» Task brief: Please repeat all of the lines that follow, exactly as written.

-=-=-

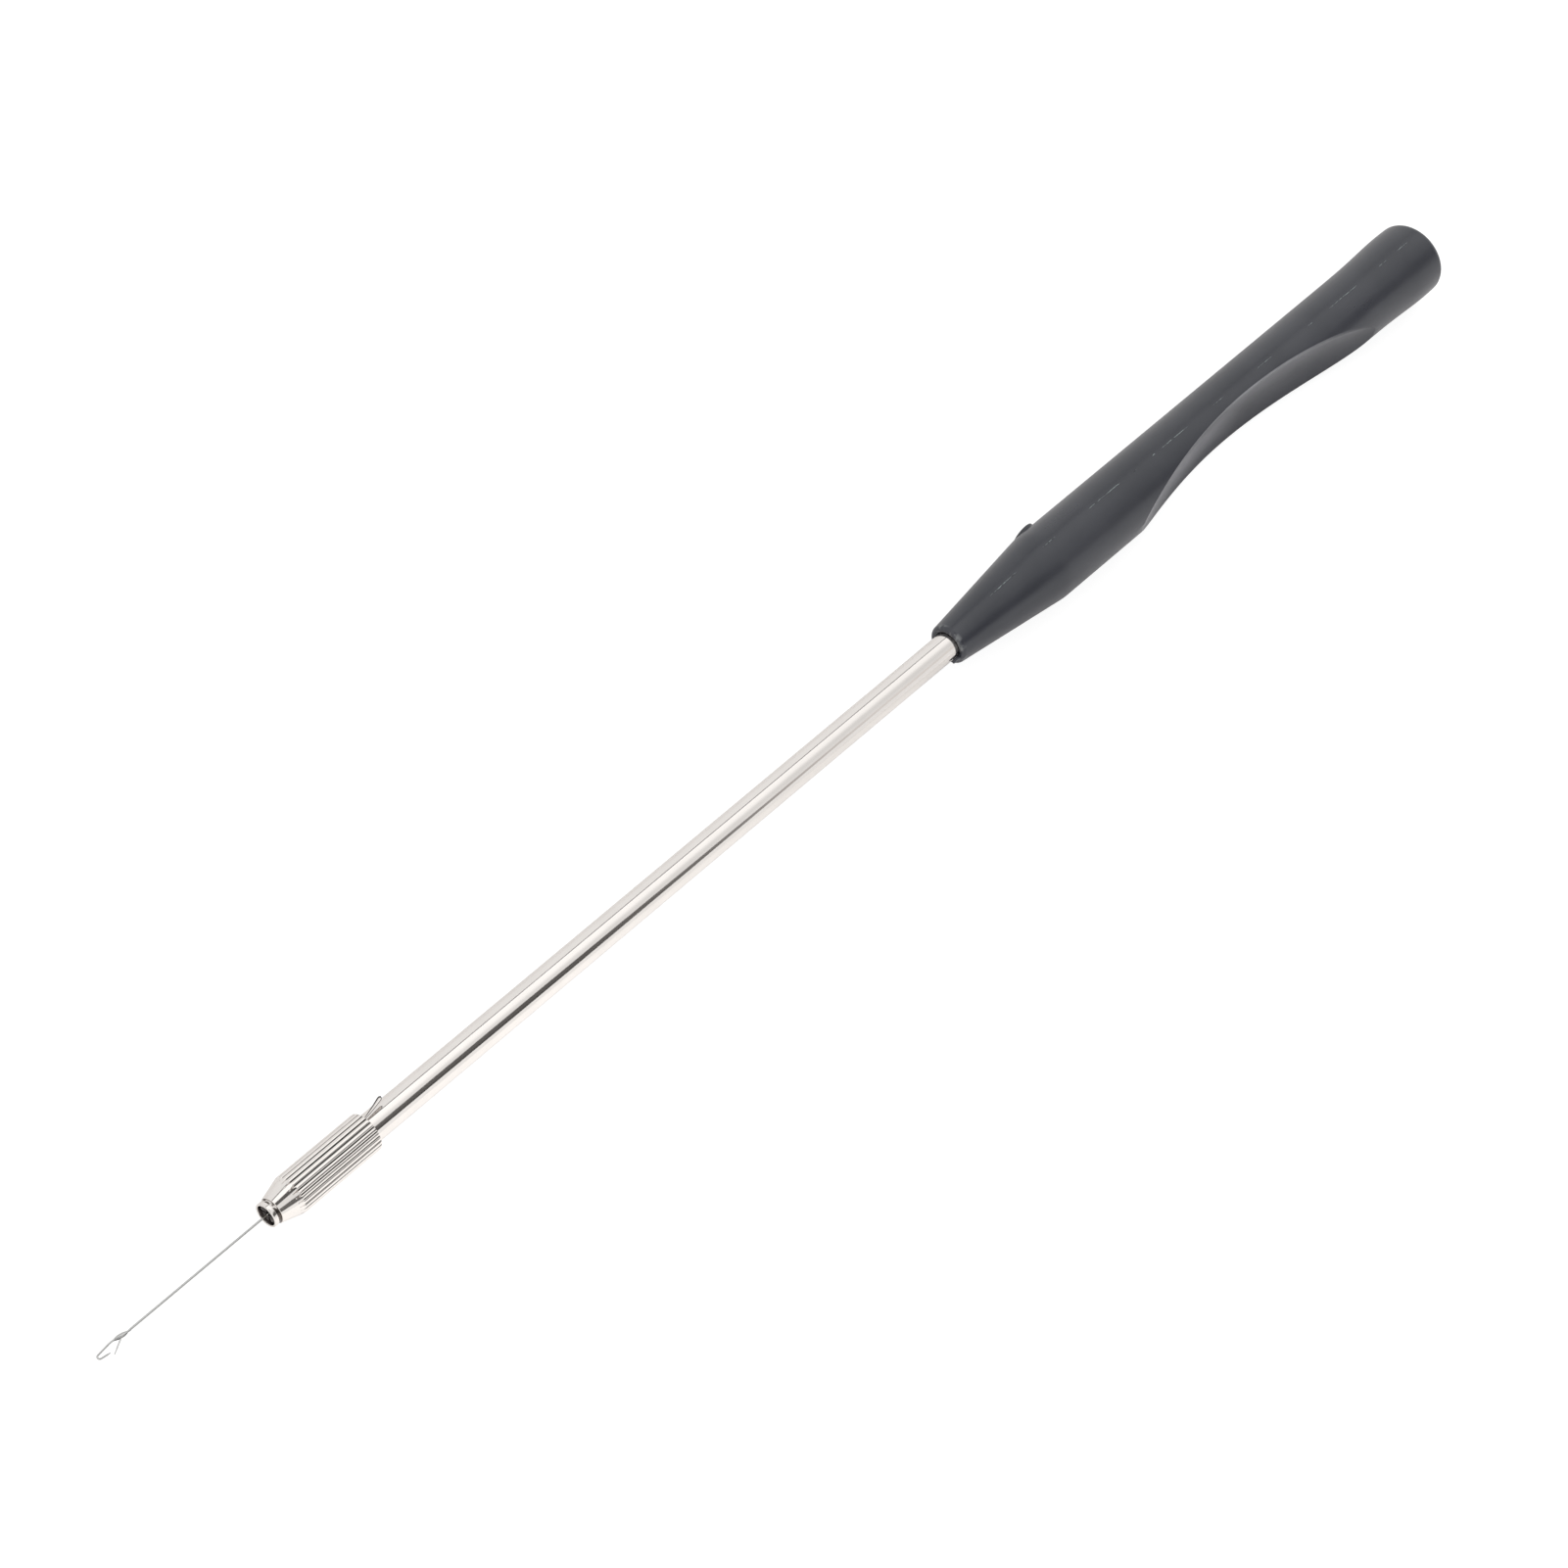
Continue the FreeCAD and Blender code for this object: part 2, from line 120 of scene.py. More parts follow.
def skin(rings, close_start=True, close_end=True):
    """Vertices and faces of a skin over closed rings of equal length, with its ends closed by fans."""
    columns = len(rings[0])
    vertices = [point for points in rings for point in points]
    faces = []
    for row in range(len(rings) - 1):
        for column in range(columns):
            after = (column + 1) % columns
            low, high = row * columns, (row + 1) * columns
            faces.append((low + column, low + after, high + after, high + column))
    for close, row, flip in ((close_start, 0, True), (close_end, len(rings) - 1, False)):
        if not close:
            continue
        centre = sum(rings[row], Vector()) / columns
        vertices.append(centre)
        hub = len(vertices) - 1
        first = row * columns
        for column in range(columns):
            after = first + (column + 1) % columns
            fan = (hub, after, first + column) if flip else (hub, first + column, after)
            faces.append(fan)
    return vertices, faces


def make_piece(name, shapes, body, material, merge=0.0, sharp=None):
    """One object from (vertices, faces) shapes in millimetres, riding on a body."""
    mesh = bpy.data.meshes.new(name)
    work = bmesh.new()
    for vertices, faces in shapes:
        made = [work.verts.new(Vector(v) * MM) for v in vertices]
        for face in faces:
            work.faces.new([made[index] for index in face])
    if merge:
        bmesh.ops.remove_doubles(work, verts=work.verts, dist=merge * MM)
        bmesh.ops.dissolve_degenerate(work, edges=work.edges, dist=merge * MM)
    bmesh.ops.recalc_face_normals(work, faces=work.faces)
    for face in work.faces:
        face.smooth = True
    if sharp:
        for edge in work.edges:
            if len(edge.link_faces) == 2 and edge.calc_face_angle(0) > math.radians(sharp):
                edge.smooth = False
    work.to_mesh(mesh)
    work.free()
    piece = add_object(name, mesh)
    mesh.materials.append(material)
    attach(piece, body)
    return piece


def quarter(start, end, steps, bulge_first):
    """Stations on a quarter ellipse from start to end, without start. bulge_first: x moves first."""
    points = []
    for step in range(1, steps + 1):
        angle = math.pi / 2 * step / steps
        first, second = math.sin(angle), 1 - math.cos(angle)
        along, out = (first, second) if bulge_first else (second, first)
        points.append((start[0] + (end[0] - start[0]) * along, start[1] + (end[1] - start[1]) * out))
    return points


def even(start, end, steps):
    """Stations from start to end in equal steps, without start."""
    along, out = end[0] - start[0], end[1] - start[1]
    return [(start[0] + along * step / steps, start[1] + out * step / steps)
            for step in range(1, steps + 1)]


# ---------------------------------------------------------------- materials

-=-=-

» Reply:
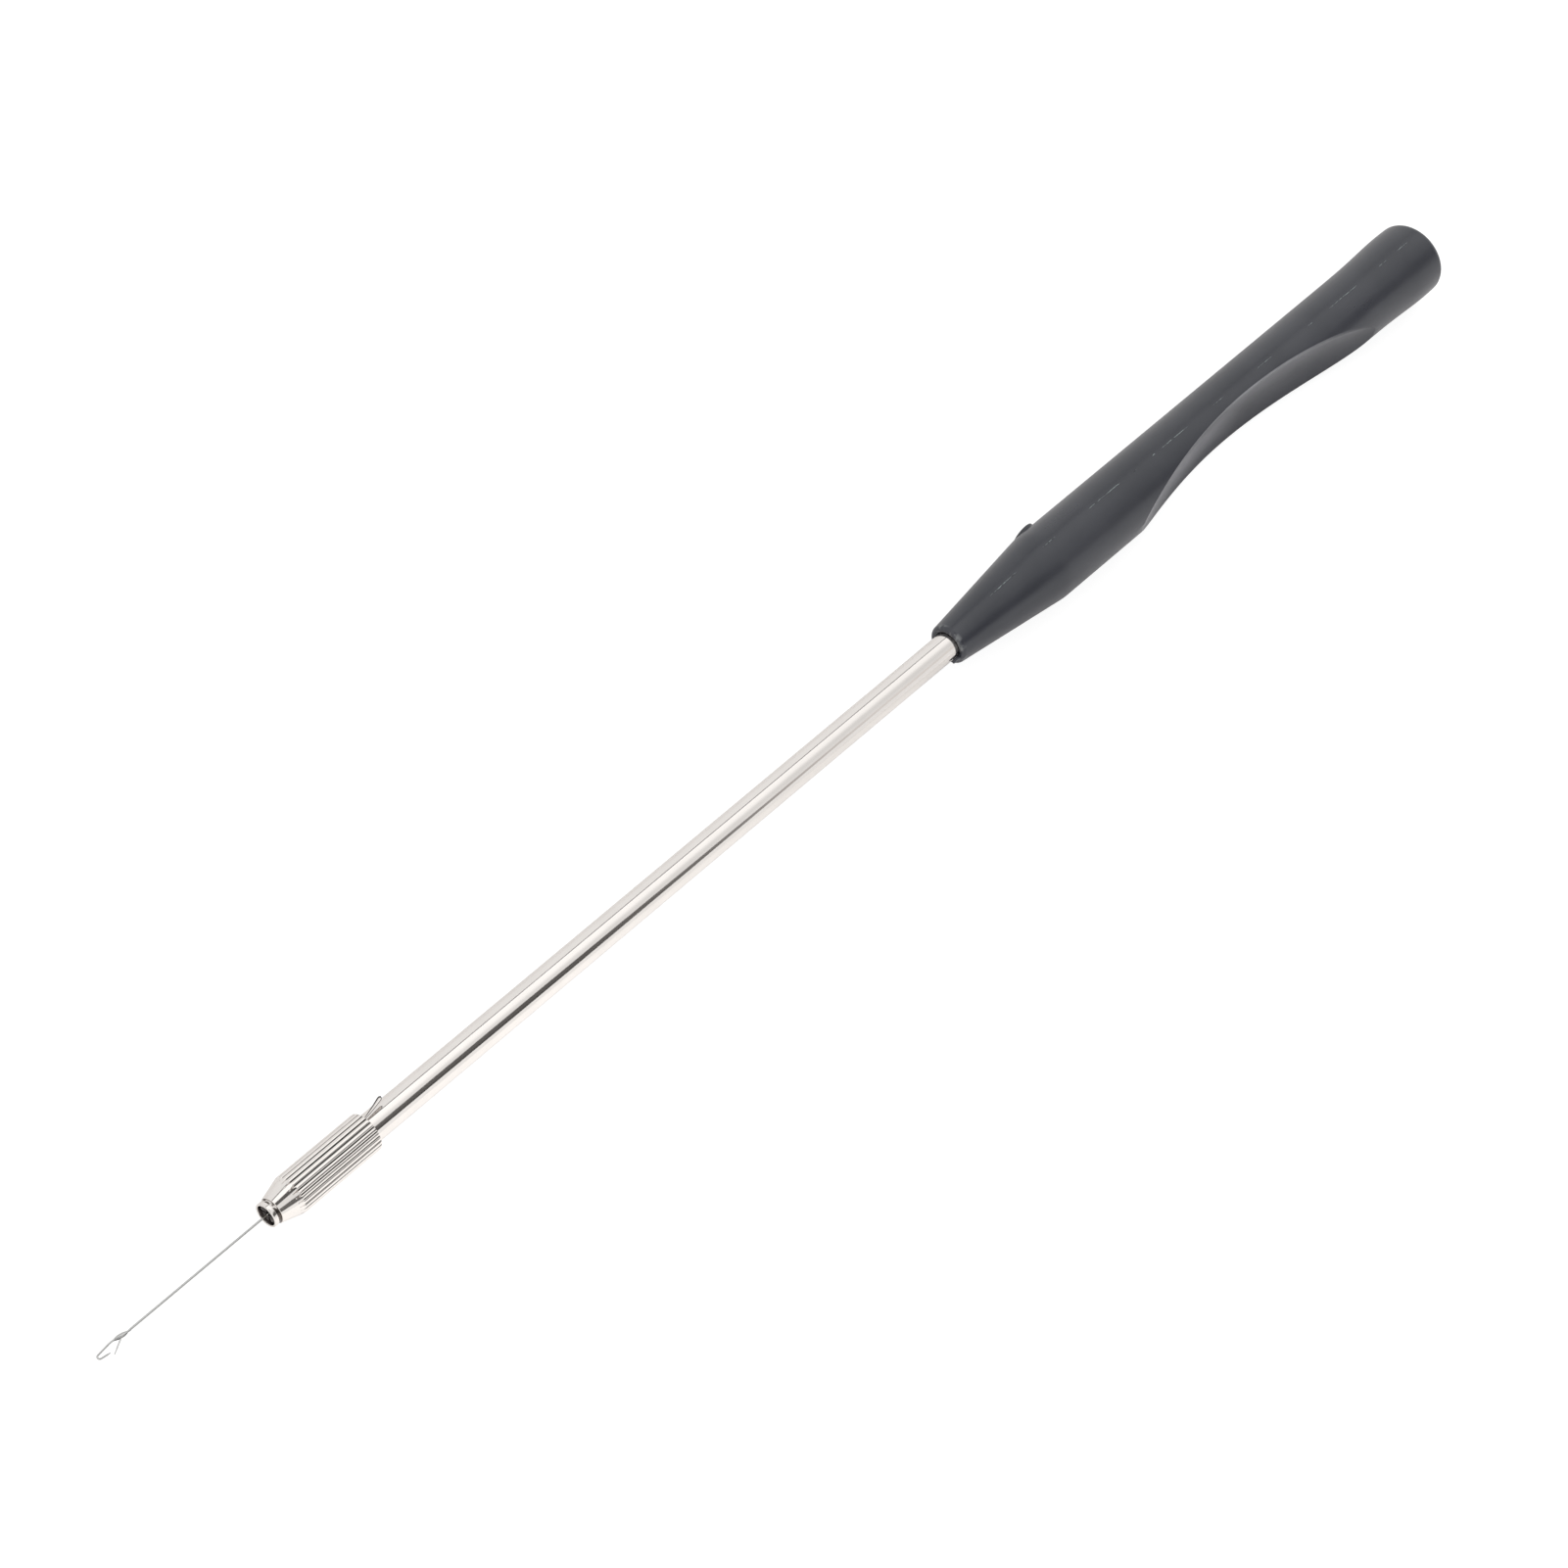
Continue the FreeCAD and Blender code for this object: part 2, from line 120 of scene.py. More parts follow.
def skin(rings, close_start=True, close_end=True):
    """Vertices and faces of a skin over closed rings of equal length, with its ends closed by fans."""
    columns = len(rings[0])
    vertices = [point for points in rings for point in points]
    faces = []
    for row in range(len(rings) - 1):
        for column in range(columns):
            after = (column + 1) % columns
            low, high = row * columns, (row + 1) * columns
            faces.append((low + column, low + after, high + after, high + column))
    for close, row, flip in ((close_start, 0, True), (close_end, len(rings) - 1, False)):
        if not close:
            continue
        centre = sum(rings[row], Vector()) / columns
        vertices.append(centre)
        hub = len(vertices) - 1
        first = row * columns
        for column in range(columns):
            after = first + (column + 1) % columns
            fan = (hub, after, first + column) if flip else (hub, first + column, after)
            faces.append(fan)
    return vertices, faces


def make_piece(name, shapes, body, material, merge=0.0, sharp=None):
    """One object from (vertices, faces) shapes in millimetres, riding on a body."""
    mesh = bpy.data.meshes.new(name)
    work = bmesh.new()
    for vertices, faces in shapes:
        made = [work.verts.new(Vector(v) * MM) for v in vertices]
        for face in faces:
            work.faces.new([made[index] for index in face])
    if merge:
        bmesh.ops.remove_doubles(work, verts=work.verts, dist=merge * MM)
        bmesh.ops.dissolve_degenerate(work, edges=work.edges, dist=merge * MM)
    bmesh.ops.recalc_face_normals(work, faces=work.faces)
    for face in work.faces:
        face.smooth = True
    if sharp:
        for edge in work.edges:
            if len(edge.link_faces) == 2 and edge.calc_face_angle(0) > math.radians(sharp):
                edge.smooth = False
    work.to_mesh(mesh)
    work.free()
    piece = add_object(name, mesh)
    mesh.materials.append(material)
    attach(piece, body)
    return piece


def quarter(start, end, steps, bulge_first):
    """Stations on a quarter ellipse from start to end, without start. bulge_first: x moves first."""
    points = []
    for step in range(1, steps + 1):
        angle = math.pi / 2 * step / steps
        first, second = math.sin(angle), 1 - math.cos(angle)
        along, out = (first, second) if bulge_first else (second, first)
        points.append((start[0] + (end[0] - start[0]) * along, start[1] + (end[1] - start[1]) * out))
    return points


def even(start, end, steps):
    """Stations from start to end in equal steps, without start."""
    along, out = end[0] - start[0], end[1] - start[1]
    return [(start[0] + along * step / steps, start[1] + out * step / steps)
            for step in range(1, steps + 1)]


# ---------------------------------------------------------------- materials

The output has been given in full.